The directive was given after Parliament debated and passed a resolution directed at the Minister of Justice and Attorney General and the General Legal Counsel to the effect that the students should be admitted.

The 499 students who claim to have passed the exams and met the requirement for admission have petitioned the President and Speaker of Parliament for an intervention.

However, speaking to Citi News, Deputy Majority Leader, Alexander Afenyo-Markin rebuffed suggestions that the house is interring with the work of the judiciary.

He insisted Parliament as a body with oversight responsibility cannot sit aloof and watch for the students to be treated unfairly.

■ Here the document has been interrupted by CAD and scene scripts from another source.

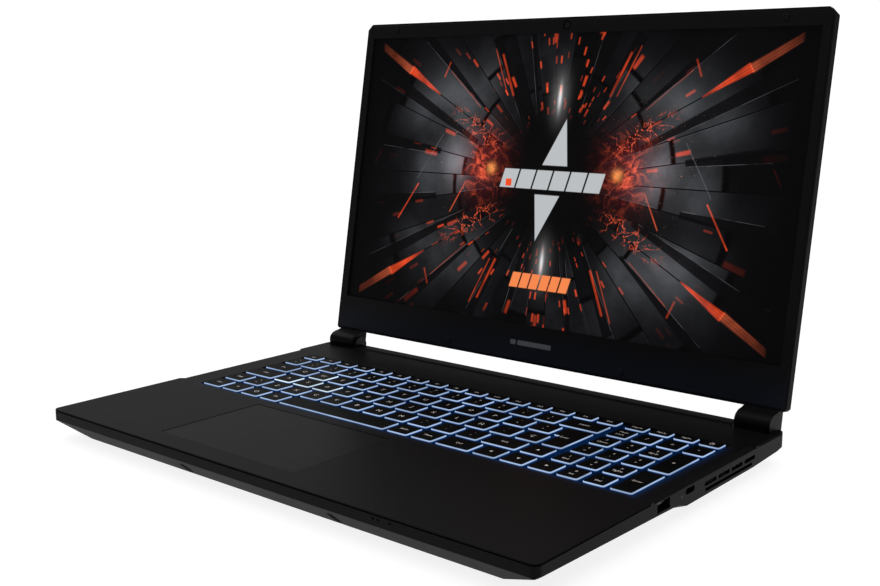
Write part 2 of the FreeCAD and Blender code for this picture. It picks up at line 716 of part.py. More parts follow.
# The axis seen from the lid: below its lower edge, and just in front of its face.
AXIS_UP = ((HINGE_Y - LID_FOOT_Y) * math.cos(LID_TURN)
           + (HINGE_Z - LID_FOOT_Z) * math.sin(LID_TURN))
AXIS_OUT = (-(HINGE_Y - LID_FOOT_Y) * math.sin(LID_TURN)
            + (HINGE_Z - LID_FOOT_Z) * math.cos(LID_TURN))
ARM_THICK = 1.6
ARM_X = (157.0, 170.5)
ARM_Z = -6.3                # the arm's rear face, in the lid


def hinge_arm(margin=0.0):
    """The steel arm in the lid, with the knuckle that turns on the hinge pin."""
    x0, x1 = ARM_X[0] - margin, ARM_X[1] + margin
    low, high = ARM_Z - margin, ARM_Z + ARM_THICK + margin
    flat = box(x0, x1, 0, 62, low, high)
    web = prism_x([(3, low), (3, high), (0.5, high), (AXIS_UP - 1.5, AXIS_OUT + 1.5 + margin),
                   (AXIS_UP - 1.5, AXIS_OUT - 3 - margin), (0, low)], x0, x1)
    knuckle = rod(x0, x1, AXIS_UP, AXIS_OUT, 4.8 + margin)
    arm = on_lid(fuse([flat, web, knuckle]))
    if margin:
        return arm
    return arm.cut(rod(x0 - 1, x1 + 1, HINGE_Y, HINGE_Z, SHAFT_R + SHAFT_PLAY))


def hinge_bracket():
    """Bolted under the deck: a flange, an ear and the pin that the lid turns on."""
    flange = box(122, HINGE_IN + EAR, 200.5, 232, DECK - 3.4, DECK - PLATE - 0.1)
    flange = flange.cut(box(100, HINGE_IN + 0.4, 226.4, 240, 0, DECK + 5))
    web = prism_x([(224, DECK - 3.4), (240, DECK - 5.4), (HINGE_Y + 3, HINGE_Z),
                   (HINGE_Y - 4, HINGE_Z + 2), (229, DECK - PLATE - 0.1),
                   (224, DECK - PLATE - 0.1)], HINGE_IN, HINGE_IN + EAR)
    ear = rod(HINGE_IN, HINGE_IN + EAR, HINGE_Y, HINGE_Z, 6.0)
    pin = rod(HINGE_IN + EAR / 2, ARM_X[1] + 0.8, HINGE_Y, HINGE_Z, SHAFT_R)
    collar = rod(HINGE_IN + EAR / 2, ARM_X[0] - 0.4, HINGE_Y, HINGE_Z, 3.0)
    return fuse([flange, web, ear, pin, collar])


def cap_outline(x):
    """The hinge cover's rounded profile, around the hinge axis."""
    def at(dy, dz):
        return Vector(x, HINGE_Y + dy, HINGE_Z + dz)

    def arc(a, b, c):
        return Part.Arc(at(*a), at(*b), at(*c)).toShape()

    def line(a, b):
        return Part.LineSegment(at(*a), at(*b)).toShape()

    edges = [arc((-9.0, 0.6), (-9.3, 3.6), (-8.0, 6.4)),
             arc((-8.0, 6.4), (-4.8, 8.2), (-1.0, 8.75)),
             line((-1.0, 8.75), (2.34, 9.55)),
             line((2.34, 9.55), (8.0, 8.55)),
             line((8.0, 8.55), (6.7, 0.4)),
             arc((6.7, 0.4), (3.2, -5.9), (-2.5, -7.0)),
             arc((-2.5, -7.0), (-7.5, -4.5), (-9.0, 0.6))]
    return Part.Face(Part.Wire(edges))


def hinge_cap():
    x0, x1 = HINGE_IN + EAR + 0.3, HINGE_OUT
    outline = cap_outline(x0)
    body = outline.extrude(Vector(x1 - x0, 0, 0))
    hollow = outline.makeOffset2D(-1.3).extrude(Vector(x1 - x0 - 2.4, 0, 0))
    hollow.translate(Vector(1.2, 0, 0))
    pin_hole = rod(x0 - 1, x0 + 2, HINGE_Y, HINGE_Z, 3.3)
    return cut(body, [hollow, pin_hole, hinge_arm(0.3), cable_passage()])


def cable_passage():
    """A notch through the lid's lower wall into the hinge cover."""
    return on_lid(box(171.2, 173.8, -2.8, 1.8, -3.9, -1.7))


# ---- lid ---------------------------------------------------------------------------

def lid_plan(inset, low, high):
    """The lid's outline with its corners cut, Y up from the lower edge."""
    half = LID_WIDTH / 2 - inset
    bottom, top = inset, LID_HEIGHT - inset
    c = LID_CORNER - inset * 0.4
    small = 1.5
    outline = [(-half + small, bottom), (half - small, bottom), (half, bottom + small),
               (half, top - c), (half - c, top), (-half + c, top), (-half, top - c),
               (-half, bottom + small)]
    return prism_z(outline, low, high)


def lid_cover():
    outer = lid_plan(0, -LID_THICK, -0.35)
    rim = [e for e in outer.Edges if max(v.Z for v in e.Vertexes) < -LID_THICK + 1e-4]
    outer = outer.makeChamfer(LID_BEVEL, rim)
    inner = lid_plan(LID_WALL, -LID_THICK + LID_WALL, 1)
    shell = outer.cut(inner)
    ribs = [box(-150, 150, y, y + 1.0, -LID_THICK + LID_WALL - 0.2, -LID_THICK + 2.4)
            for y in (60, 120, 180)]
    shell = on_lid(fuse([shell] + ribs))
    return cut(shell, both_sides(hinge_arm(0.4)) + both_sides(cable_passage()))


def display_bezel():
    half = LID_WIDTH / 2 - BEZEL_SIDE
    outer = chamfer_top(lid_plan(LID_WALL + 0.15, -BEZEL_THICK, 0), 0.3)
    window = box(-half, half, BEZEL_CHIN, LID_HEIGHT - BEZEL_TOP, -5, 5)
    bevel = prism_y([(-half - 0.5, 0.01), (-half + 1, -1.49), (half - 1, -1.49),
                     (half + 0.5, 0.01)], BEZEL_CHIN, LID_HEIGHT - BEZEL_TOP)
    eye = post(0, LID_HEIGHT - BEZEL_TOP / 2, -5, 5, 2.2)
    return on_lid(cut(outer, [window, bevel, eye]))


def lcd_glass():
    return on_lid(box(-173.6, 173.6, BEZEL_CHIN - 3, LID_HEIGHT - BEZEL_TOP + 2,
                      -BEZEL_THICK - 0.1 - GLASS_THICK, -BEZEL_THICK - 0.1))


def lcd_backlight():
    high = -BEZEL_THICK - 0.1 - GLASS_THICK
    return on_lid(box(-175, 175, 15, LID_HEIGHT - BEZEL_TOP + 2.4, high - PANEL_THICK, high))


def webcam_board():
    y = LID_HEIGHT - BEZEL_TOP / 2
    return on_lid(box(-30, 30, y - 2.4, y + 3.0, -BEZEL_THICK - 2.2, -BEZEL_THICK - 0.1))


def webcam_lens():
    y = LID_HEIGHT - BEZEL_TOP / 2
    return on_lid(post(0, y, -BEZEL_THICK - 0.1, -0.25, 2.0))


def wifi_antennas():
    y = LID_HEIGHT - BEZEL_TOP + 3.2
    return both_sides(on_lid(box(60, 110, y, y + 5, -3.4, -2.8)))


def lid_bumpers():
    bumps = []
    for x, y in ((150, LID_HEIGHT - 5.0), (70, 6.0)):
        pad = post(x, y, 0, 0.8, 2.2)
        bumps += both_sides(on_lid(chamfer_top(pad, 0.3)))
    return bumps


def display_cable():
    """From the panel's connector along the chin and down into the left hinge cover."""
    route = [(-60.0, 12.0, -3.2), (-112.0, 8.6, -3.2), (-150.0, 7.6, -3.0),
             (-172.5, 5.2, -2.8), (-172.5, -7.0, -2.8)]
    return on_lid(tube(route, 0.9))


def tube(route, radius):
    """Straight runs joined by tangent arcs, as large as the shorter run allows."""
    points = [Vector(*p) for p in route]
    edges = []
    start = points[0]
    for before, corner, beyond in zip(points, points[1:], points[2:]):
        run_in = corner - before
        run_out = beyond - corner
        trim = 0.45 * min(run_in.Length, run_out.Length)
        enter = corner - run_in.normalize() * trim
        leave = corner + run_out.normalize() * trim
        turn = run_in.getAngle(run_out)
        chord = (enter + leave) * 0.5
        sag = trim * math.cos(turn / 2) * math.tan(turn / 4)
        middle = chord + (corner - chord).normalize() * sag
        edges.append(Part.LineSegment(start, enter).toShape())
        edges.append(Part.Arc(enter, middle, leave).toShape())
        start = leave
    edges.append(Part.LineSegment(start, points[-1]).toShape())
    spine = Part.Wire(edges)
    ring = Part.Wire(Part.makeCircle(radius, points[0], points[1] - points[0]))
    return spine.makePipeShell([ring], True, True)


# ---- write every node --------------------------------------------------------------

def save_pair(name, solids):
    """A piece on the right and its mirror image on the left."""
    save(name + "_right", [s.copy() for s in solids])
    save(name + "_left", [mirrored(s) for s in solids])


def build_lid():
    save("lid_cover", [lid_cover()])
    save("display_bezel", [display_bezel()])
    save("lcd_glass", [lcd_glass()])
    save("lcd_backlight", [lcd_backlight()])
    save("webcam_board", [webcam_board()])
    save("webcam_lens", [webcam_lens()])
    save("wifi_antennas", wifi_antennas())
    save("lid_bumpers", lid_bumpers())
    save("display_cable", [display_cable()])
    save_pair("hinge_cap", [hinge_cap()])
    save_pair("hinge_arm", [hinge_arm()])


def build_base():
    save("top_case", [top_case()])
    save("bottom_cover", [bottom_cover()])
    save("case_screws", case_screws())
    save("rubber_feet", rubber_feet())
    save("status_lights", status_lights())
    save("keyboard_plate", [keyboard_plate()])
    save("keyboard_light_guide", [keyboard_light_guide()])
    save("touchpad", [touchpad()])
    save_pair("hinge_bracket", [hinge_bracket()])


def build_inside():
    save("main_board", main_board())
    save("heat_pipes", heat_pipes())
    save_pair("heat_sink", heat_sink())
    save_pair("fan_housing", [fan_housing()])
    save_pair("fan_rotor", [fan_rotor()])
    save("battery_pack", battery_pack())
    save("memory_modules", memory_modules())
    save("ssd_drive", ssd_drive())
    save("wifi_card", wifi_card())
    save_pair("speaker", [speaker()])


def build_ports():
    save("usb_a_ports", both_sides(usb_a_port()))
    save("usb_c_port", [usb_c_port()])
    save("audio_jack", [audio_jack()])
    save("ethernet_jack", [ethernet_jack()])
    save("hdmi_port", [hdmi_port()])
    save("power_inlet", [power_inlet()])


def build_keys():
    names = ("bottom_row_keys", "shift_row_keys", "home_row_keys",
             "letter_row_keys", "number_row_keys", "function_row_keys")
    for row, name in enumerate(names):
        save(name, key_row(row))
    single_keys()


os.makedirs("parts", exist_ok=True)
build_lid()
build_base()
build_inside()
build_ports()
build_keys()
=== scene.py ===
import functools
import math

import bmesh
import bpy
from mathutils import Matrix, Vector


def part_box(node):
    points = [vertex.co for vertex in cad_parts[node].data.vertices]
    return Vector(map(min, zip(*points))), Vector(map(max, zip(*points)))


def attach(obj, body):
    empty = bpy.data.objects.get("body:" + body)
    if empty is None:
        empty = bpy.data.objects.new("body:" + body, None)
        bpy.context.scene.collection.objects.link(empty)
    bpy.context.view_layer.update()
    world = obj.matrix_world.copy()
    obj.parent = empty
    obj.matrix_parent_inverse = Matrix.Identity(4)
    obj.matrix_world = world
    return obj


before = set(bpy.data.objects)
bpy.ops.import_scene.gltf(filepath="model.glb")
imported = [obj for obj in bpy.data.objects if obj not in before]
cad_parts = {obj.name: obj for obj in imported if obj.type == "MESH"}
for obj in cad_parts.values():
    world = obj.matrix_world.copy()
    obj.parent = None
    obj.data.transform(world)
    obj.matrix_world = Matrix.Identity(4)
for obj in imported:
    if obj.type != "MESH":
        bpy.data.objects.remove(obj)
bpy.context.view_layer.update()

# A laptop computer with its lid open, a lit keyboard and a picture on its screen. Metres.

MM = 0.001

# ---- places taken from the frame ---------------------------------------------------

LEAN = math.radians(80)             # the lid's face, from the deck's direction
UP_LID = Vector((0, math.cos(LEAN), math.sin(LEAN)))
OUT_OF_LID = Vector((0, -math.sin(LEAN), math.cos(LEAN)))
GLASS_THICKNESS = 0.8 * MM
GLASS_LOW, GLASS_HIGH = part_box("lcd_glass")
GLASS_FOOT = Vector((0, GLASS_LOW.y, GLASS_LOW.z + GLASS_THICKNESS * math.cos(LEAN)))
GLASS_HEIGHT = (GLASS_HIGH.z - GLASS_FOOT.z) / UP_LID.z
WINDOW_LOW = 3.0 * MM               # the bezel covers this much of the glass's foot
WINDOW_HIGH = GLASS_HEIGHT - 2.0 * MM       # and 2 mm of its top
HALF_SCREEN = (WINDOW_HIGH - WINDOW_LOW) / 2
SCREEN_CENTRE = GLASS_FOOT + UP_LID * (WINDOW_LOW + HALF_SCREEN)
FACE_OUT = 1.6 * MM                 # from the glass to the lid's face

DECK_LOW, DECK_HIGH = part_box("top_case")
KEY_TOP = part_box("space_bar")[1].z
KEY_PROUD = 0.6 * MM                # how far the keys stand above the deck
DECK_Z = KEY_TOP - KEY_PROUD
FRONT_BAND = 6.3 * MM               # height of the deck's front band, above the facet
FACET_MIDDLE = 6.2 * MM             # from the front band's foot, back and down
INK = 0.02 * MM                     # how proud a printed legend stands

KEY_NODES = [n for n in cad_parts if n.endswith(("_keys", "_key")) or n == "space_bar"]
KEY_CORNERS = [corner for node in KEY_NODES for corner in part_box(node)]
KEYS_LOW = [min(corner[axis] for corner in KEY_CORNERS) for axis in (0, 1)]
KEYS_HIGH = [max(corner[axis] for corner in KEY_CORNERS) for axis in (0, 1)]
WELL_MARGIN = 1.6 * MM              # from the outer keys to the edge of the keyboard well
CHIN_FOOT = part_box("display_bezel")[0].z
CHIN_TOP = GLASS_LOW.z + 4 * MM


# ---- material helper ---------------------------------------------------------------

MIX_FIRST, MIX_SECOND, MIX_RESULT = 6, 7, 2     # a Mix node's sockets for colours


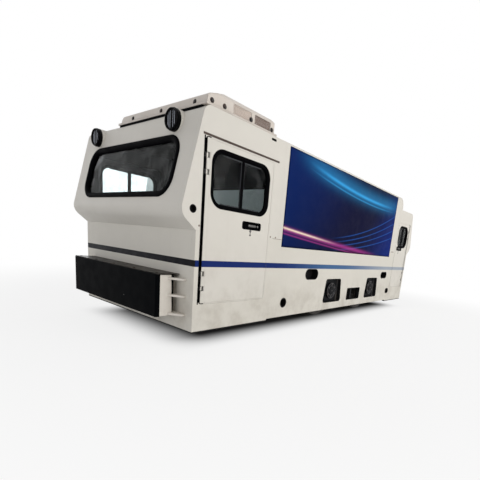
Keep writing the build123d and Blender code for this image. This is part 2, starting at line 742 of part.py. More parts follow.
# Doors: one leaf each with its window cut, two hinge barrels and a recess for the handle
for cab_name, cab in CABS.items():
    for side_name, side in SIDES.items():
        hinge = cab.end * (HALF_LENGTH - DOOR_HINGE_INSET)
        middle, long = door_centre(cab, 0)
        window_long = cab.door_width - 2 * WINDOW_EDGE
        window_x = hinge - cab.end * cab.door_width / 2
        with BuildPart() as door:
            with BuildSketch(side_view(side * HALF_WIDTH)):
                with Locations((middle, (DOOR_SILL + cab.door_top) / 2)):
                    RectangleRounded(long, cab.door_top - DOOR_SILL, LEAF_CORNER)
                with Locations((window_x, cab.window_middle)):
                    RectangleRounded(window_long, cab.window_tall, WINDOW_CORNER, mode=Mode.SUBTRACT)
            extrude(amount=side * WALL)
            handle_x = hinge - cab.end * cab.handle_place
            with BuildSketch(side_view(side * HALF_WIDTH)):
                with Locations((handle_x, HANDLE_HEIGHT)):
                    RectangleRounded(HANDLE_LONG, HANDLE_TALL, HANDLE_CORNER)
            extrude(amount=side * HANDLE_DEPTH, mode=Mode.SUBTRACT)
            for height in hinge_heights(cab):
                with Locations((hinge, side * DOOR_PIVOT, height)):
                    Cylinder(BARREL_RADIUS, BARREL_LENGTH)
                leaf = HINGE_SETBACK + HINGE_LAP
                with Locations((hinge - cab.end * leaf / 2, side * DOOR_PIVOT, height)):
                    Box(leaf, LUG_RADIUS, BARREL_LENGTH)
                with Locations((hinge, side * DOOR_PIVOT, height)):
                    Cylinder(PIN_RADIUS + RUNNING_FIT, BARREL_LENGTH, mode=Mode.SUBTRACT)
        save(door, f"door_{cab_name}_{side_name}")
        with BuildPart() as glass:
            with BuildSketch(side_view(side * (HALF_WIDTH - (WALL - GLASS) / 2))):
                trim = 2 * GLASS_GAP
                with Locations((window_x, cab.window_middle)):
                    RectangleRounded(window_long - trim, cab.window_tall - trim, WINDOW_CORNER - GLASS_GAP)
            extrude(amount=side * GLASS)
        save(glass, f"door_glass_{cab_name}_{side_name}")



def draw_hood_top(outline: BuildSketch, low: float, inset: float) -> None:
    """Draw the side outline of the hood's top with its round rear end."""
    start = back(CAB_LENGTH)
    end = back(HOOD_END + CAP_OVERHANG) + inset
    high = ROOF_HEIGHT - inset
    with BuildLine() as line:
        Polyline((start, low), (start, high), (end, high), (end, low), close=True)
    make_face(line.edges())
    fillet(outline.vertices().sort_by_distance((end, high, 0))[0], CAP_RADIUS - inset)


# Hood over the battery: side panels, bent roof with its round end, battery block
for side_name, side in SIDES.items():
    with BuildPart() as hood_side:
        with BuildSketch(side_view(side * HALF_WIDTH)) as outline:
            draw_hood_top(outline, REAR_ROOF_HEIGHT, 0)
            with Locations((back((CAB_LENGTH + HOOD_END) / 2), (SEAM_HEIGHT + REAR_ROOF_HEIGHT) / 2)):
                Rectangle(HOOD_END - CAB_LENGTH, REAR_ROOF_HEIGHT - SEAM_HEIGHT)
        extrude(amount=side * WALL)
    save(hood_side, f"hood_side_{side_name}")

with BuildPart() as hood_roof:
    with BuildSketch(side_view(INNER_WIDTH)) as outline:
        draw_hood_top(outline, REAR_ROOF_HEIGHT, 0)
    extrude(amount=2 * INNER_WIDTH)
    with BuildSketch(side_view(INNER_WIDTH)) as outline:
        draw_hood_top(outline, REAR_ROOF_HEIGHT, WALL)
    extrude(amount=2 * INNER_WIDTH, mode=Mode.SUBTRACT)
save(hood_roof, "hood_roof")

with BuildPart() as battery_block:
    long = HOOD_END - CAB_LENGTH - 2 * BATTERY_MARGIN
    low = BATTERY_FLOOR + FLOOR_STEEL
    high = ROOF_HEIGHT - WALL - BATTERY_HEADROOM
    with Locations((back((HOOD_END + CAB_LENGTH) / 2), 0, (low + high) / 2)):
        Box(long, BATTERY_WIDE, high - low)
save(battery_block, "battery_block")

# Air conditioner: a flanged base and a low cover with a ramp at the front
cooler_y = HALF_WIDTH - COOLER_WIDTH / 2
cooler_x = HALF_LENGTH - COOLER_SETBACK - COOLER_LENGTH / 2
with BuildPart() as cooler_base:
    with Locations((cooler_x, cooler_y, ROOF_HEIGHT + COOLER_FLANGE / 2)):
        Box(COOLER_LENGTH, COOLER_WIDTH, COOLER_FLANGE)
save(cooler_base, "air_conditioner_base")

with BuildPart() as cooler_cover:
    front = HALF_LENGTH - COOLER_SETBACK - COOLER_INSET
    rear = front - COOLER_LENGTH + 2 * COOLER_INSET
    near = HALF_WIDTH - COOLER_INSET
    far = HALF_WIDTH - COOLER_WIDTH + COOLER_INSET
    foot = ROOF_HEIGHT + COOLER_FLANGE
    high = ROOF_HEIGHT + COOLER_HEIGHT
    with BuildSketch(side_view(near)) as outline:
        with BuildLine():
            Polyline(
                (front, foot),
                (front - COOLER_RAKE, ROOF_HEIGHT + COOLER_FRONT),
                (front - COOLER_RAMP, high),
                (rear, high),
                (rear, foot),
                close=True,
            )
        make_face()
        fillet(outline.vertices().filter_by_position(Axis.Y, foot + 1, high + 1), COOLER_ROUND)
    extrude(amount=near - far)
    with BuildSketch(Plane.YZ.offset(rear)) as section:
        with BuildLine():
            Polyline(
                (near, foot),
                (near, high - COOLER_ROUND),
                (near - COOLER_ROUND, high),
                (far + COOLER_END_SLOPE, high),
                (far, foot + COOLER_ROUND),
                (far, foot),
                close=True,
            )
        make_face()
    extrude(amount=front - rear, mode=Mode.INTERSECT)
    middle = foot + (high - foot - COOLER_ROUND) / 2
    pitch = GRILLE_HIGH / (GRILLE_SLATS + 1)
    for place in (LOUVRE_PLACE, MESH_PLACE):
        with BuildSketch(side_view(near)):
            with Locations((back(place), middle)):
                Rectangle(GRILLE_LONG, GRILLE_HIGH)
        extrude(amount=GRILLE_DEPTH, mode=Mode.SUBTRACT)
        with BuildSketch(side_view(near - GRILLE_SLAT_SINK)):
            with Locations((back(place), middle)):
                with GridLocations(0, pitch, 1, GRILLE_SLATS):
                    Rectangle(GRILLE_LONG, GRILLE_SLAT)
        extrude(amount=GRILLE_DEPTH - GRILLE_SLAT_SINK)
save(cooler_cover, "air_conditioner_cover")

# Banner cloths on both sides of the hood
with BuildPart() as banners:
    for side in SIDES.values():
        middle = back((BANNER_FRONT + BANNER_REAR) / 2)
        with Locations((middle, side * (HALF_WIDTH + BANNER / 2), BANNER_MIDDLE)):
            Box(BANNER_REAR - BANNER_FRONT, BANNER, BANNER_TALL)
save(banners, "banners")

# Seats and control desks seen through the glass
with BuildPart() as seats:
    for cab in CABS.values():
        floor = CAB_FLOOR + FLOOR_STEEL
        rear = cab.end * (HALF_LENGTH - cab.length + WALL)
        with BuildSketch(side_view(SEAT_WIDE / 2)) as cushion:
            with BuildLine():
                Polyline(
                    (rear, SEAT_HEIGHT),
                    (rear + cab.end * SEAT_LONG, SEAT_HEIGHT),
                    (rear + cab.end * SEAT_LONG, SEAT_HEIGHT + SEAT_PAD),
                    (rear + cab.end * SEAT_PAD, SEAT_HEIGHT + SEAT_PAD),
                    (rear + cab.end * SEAT_PAD, SEAT_HEIGHT + SEAT_BACK),
                    (rear, SEAT_HEIGHT + SEAT_BACK),
                    close=True,
                )
            make_face()
            top = SEAT_HEIGHT + SEAT_BACK
            upper = cushion.vertices().filter_by_position(Axis.Y, SEAT_HEIGHT + SEAT_PAD, top)
            fillet(upper, SEAT_ROUND)
        extrude(amount=SEAT_WIDE)
        with Locations((rear + cab.end * SEAT_LONG / 2, 0, (floor + SEAT_HEIGHT) / 2)):
            Box(SEAT_POST_LONG, SEAT_POST_WIDE, SEAT_HEIGHT - floor)
save(seats, "seats")

with BuildPart() as desks:
    for cab in CABS.values():
        floor = CAB_FLOOR + FLOOR_STEEL
        front = cab.end * (HALF_LENGTH - DESK_SETBACK)
        rear = front - cab.end * cab.desk_long
        with BuildSketch(side_view(DESK_WIDE / 2)) as outline:
            with BuildLine():
                Polyline(
                    (front, floor),
                    (front, DESK_HEIGHT),
                    (rear, DESK_HEIGHT - DESK_SLOPE),
                    (rear, floor),
                    close=True,
                )
            make_face()
        extrude(amount=DESK_WIDE)
save(desks, "desks")
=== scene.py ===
"""Looks of the two-cab battery locomotive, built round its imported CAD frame."""

import logging
import math
from collections.abc import Callable, Iterable
from dataclasses import dataclass, field, replace
from enum import Enum
from itertools import product

import bmesh
import bpy
from bpy.types import Material, Mesh, Node, NodeSocket, NodeTree, Object
from mathutils import Matrix, Vector


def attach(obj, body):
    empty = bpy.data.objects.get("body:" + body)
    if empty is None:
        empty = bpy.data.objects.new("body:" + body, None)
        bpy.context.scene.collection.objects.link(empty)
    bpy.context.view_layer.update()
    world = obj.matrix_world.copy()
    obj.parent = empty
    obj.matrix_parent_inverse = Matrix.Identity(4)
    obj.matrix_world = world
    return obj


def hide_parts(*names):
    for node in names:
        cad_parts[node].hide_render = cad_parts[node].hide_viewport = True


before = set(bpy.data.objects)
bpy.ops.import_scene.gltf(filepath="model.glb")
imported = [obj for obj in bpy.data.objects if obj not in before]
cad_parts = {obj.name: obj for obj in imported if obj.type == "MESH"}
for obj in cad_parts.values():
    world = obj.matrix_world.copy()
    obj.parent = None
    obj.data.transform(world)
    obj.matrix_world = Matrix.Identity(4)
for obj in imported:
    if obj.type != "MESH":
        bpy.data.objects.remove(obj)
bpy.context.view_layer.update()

log = logging.getLogger("locomotive")

Rgba = tuple[float, float, float, float]
Spot = tuple[float, float]
Triple = tuple[float, float, float]
Quad = tuple[float, float, float, float]
Section = tuple[Spot, ...]
Value = NodeSocket | float | tuple

HALF_WIDTH = 0.675
# The back of a strip stands off the face that carries it by this.
LIFT = 0.0001
BANNER_FRONT, BANNER_LOW = 0.960, 0.6425
BANNER_LONG, BANNER_TALL = 2.085, 0.680
SOCKET_TYPES = {float: "Float", int: "Int", tuple: "Vector"}


class Slot(Enum):
    """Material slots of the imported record."""

    CREAM = "cream_paint"
    BLACK = "black_paint"
    CHASSIS = "chassis_paint"
    GLASS = "window_glass"
    STEEL = "axle_steel"
    IRON = "wheel_iron"
    RUBBER = "spring_rubber"
    LAMP = "lamp_plastic"
    CLOTH = "banner_cloth"
    LEATHER = "seat_leather"
    DESK = "desk_plastic"
    BATTERY = "battery_plastic"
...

Mr. Alexander Afenyo-Markin maintained that they will do everything possible to ensure that the students are admitted.

“Parliament is not interfering in the judicial process. It is only speaking as an authority with oversight well aware of the mandate of the General Legal Council and acting in the public interest in making such directive.”

“We are acting in the public interest and we are also saying that as a body with oversight we cannot sit unconcerned for this to continue.”

The 499 LLB graduates were denied entry because they failed to obtain at least 50 percent in both sections of the entrance exam, despite making the pass mark.

These students were only informed of this particular directive after the exam.

Ordinarily, admission to the Ghana School of Law for professional legal education requires that successful candidates obtain a minimum rank of 50 percent during an entrance exam organised by the General Legal Council.

The students had petitioned Parliament and staged protests over their denial.

Some of them also sued the General Legal Council over the issue.

That particular case, involving 143 of the aggrieved students, has been adjourned to November 9.